Он русский самородок — долго еще оставался человеком из народа, и когда говорил, что учится петь у народа, это была чистая правда.
Когда его увлекала какая-нибудь значительная мысль или когда он слушал музыку, его лицо принимало сосредоточенное выражение, которое можно было порой видеть у мастерового дореволюционных лет, старающегося своим умом, смекалкой постичь секрет хитрого механизма, придуманного заморским механиком. Это было лицо простого русского человека; на Волге мы встречали такие лица у молодых, недавно работающих на заводах рабочих, и просто изумительно было, до чего могло преображаться это лицо и являться то в образе Дон Кихота, то в образе царя Бориса, то в образе злого духа — Мефистофеля. Но вот снят грим, и после спектакля в хорошем настроении, среди приятных ему людей Шаляпин начинает вполголоса «Лучинушку»… Действительно, он учился у народа. У плотовщиков на плотах, у рыбаков на тонях, у странствующих людей на пристанях он слыхал эту терзающую душу грусть старой русской песни, ее удаль, ее безграничную ширь, и пока он жил на родной земле, эта песня была у него на слуху, звучала в его душе; когда же перестал жить на родной земле, перестал слышать народ, из которого вышел, — наступил закат, началось угасание гения, которым наградили Шаляпина природа, родная земля и народ…

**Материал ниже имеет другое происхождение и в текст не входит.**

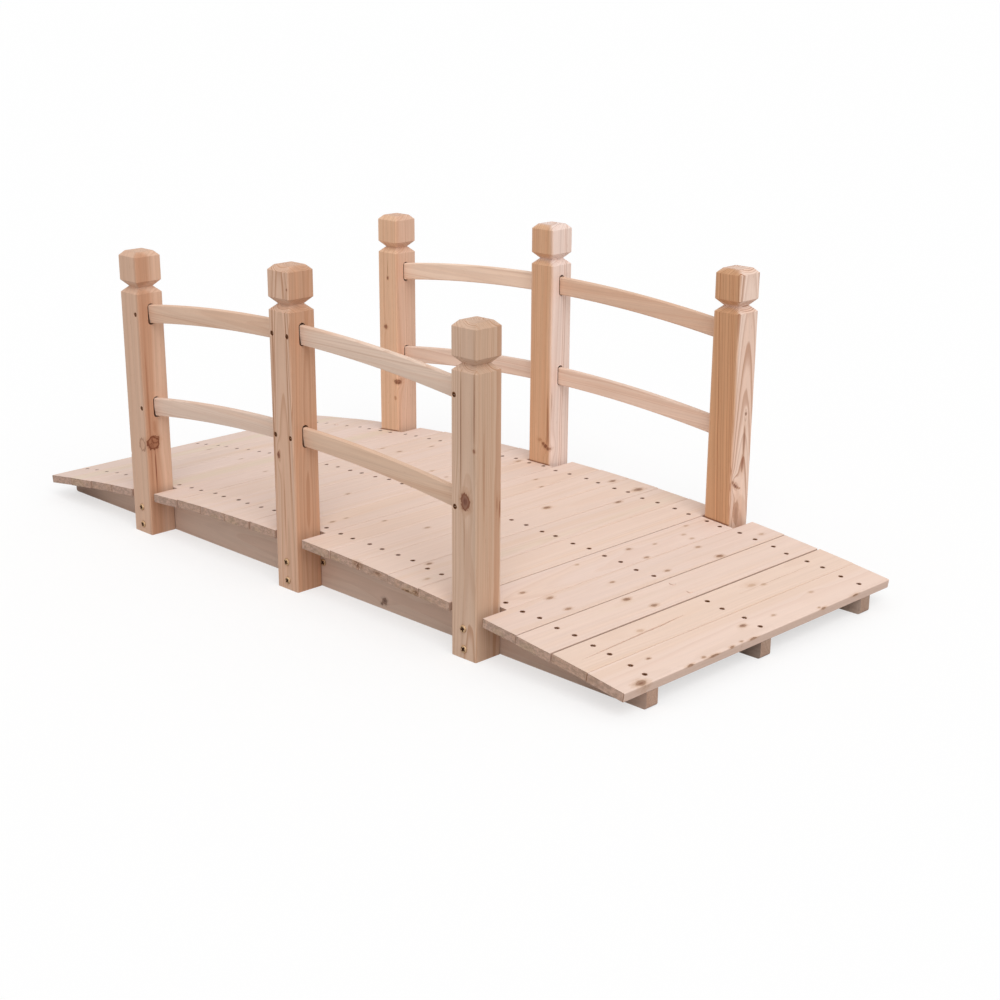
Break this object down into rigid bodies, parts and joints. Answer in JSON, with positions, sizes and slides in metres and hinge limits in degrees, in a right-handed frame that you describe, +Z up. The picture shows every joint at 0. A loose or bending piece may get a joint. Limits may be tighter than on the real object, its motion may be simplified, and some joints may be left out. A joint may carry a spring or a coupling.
{
  "type": "small arched timber garden bridge",
  "caption": "Low arched garden bridge in unfinished softwood: planked deck on arch-cut stringers, square posts with necked caps and two bowed rails a side.",
  "frame": {"origin": "ground level, at the middle of the bridge's length and width", "axes": "+X along the bridge, towards its right end as seen from the front side, +Y across it from the front railing to the back railing, +Z up"},
  "size_m": [1.4986, 0.6731, 0.5525],
  "materials": {
    "deck_wood": "planed softwood, unfinished, matte",
    "stringer_wood": "planed softwood, unfinished, matte",
    "post_wood": "planed softwood, unfinished, matte",
    "rail_wood": "planed softwood, unfinished, matte",
    "screw_steel": "zinc and brown phosphate screw heads"
  },
  "bodies": {
    "root": {"front_stringer": "stringer_wood", "middle_stringer": "stringer_wood", "back_stringer": "stringer_wood", "deck_board_01": "deck_wood", "deck_board_02": "deck_wood", "deck_board_03": "deck_wood", "deck_board_04": "deck_wood", "deck_board_05": "deck_wood", "deck_board_06": "deck_wood", "deck_board_07": "deck_wood", "deck_board_08": "deck_wood", "deck_board_09": "deck_wood", "deck_board_10": "deck_wood", "deck_board_11": "deck_wood", "deck_board_12": "deck_wood", "deck_board_13": "deck_wood", "deck_board_14": "deck_wood", "deck_board_15": "deck_wood", "deck_board_16": "deck_wood", "deck_board_17": "deck_wood", "deck_board_18": "deck_wood", "deck_board_19": "deck_wood", "deck_board_20": "deck_wood", "deck_board_21": "deck_wood", "front_left_post": "post_wood", "front_middle_post": "post_wood", "front_right_post": "post_wood", "back_left_post": "post_wood", "back_middle_post": "post_wood", "back_right_post": "post_wood", "front_left_lower_rail": "rail_wood", "front_left_upper_rail": "rail_wood", "front_right_lower_rail": "rail_wood", "front_right_upper_rail": "rail_wood", "back_left_lower_rail": "rail_wood", "back_left_upper_rail": "rail_wood", "back_right_lower_rail": "rail_wood", "back_right_upper_rail": "rail_wood"}
  },
  "joints": []
}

Он мог уезжать из России на долгие месяцы, пересекать океаны, петь миллионерам-скотоводам в Аргентине и сверхмиллионерам в Чикаго, в Милане и в Парижской опере, но он всегда возвращался на родину, опять слышал русскую речь, видел русские пейзажи — и оставался прежним Шаляпиным — гениальным русским артистом. Оставив родину, он жил тем, что ему дали родная земля и народ.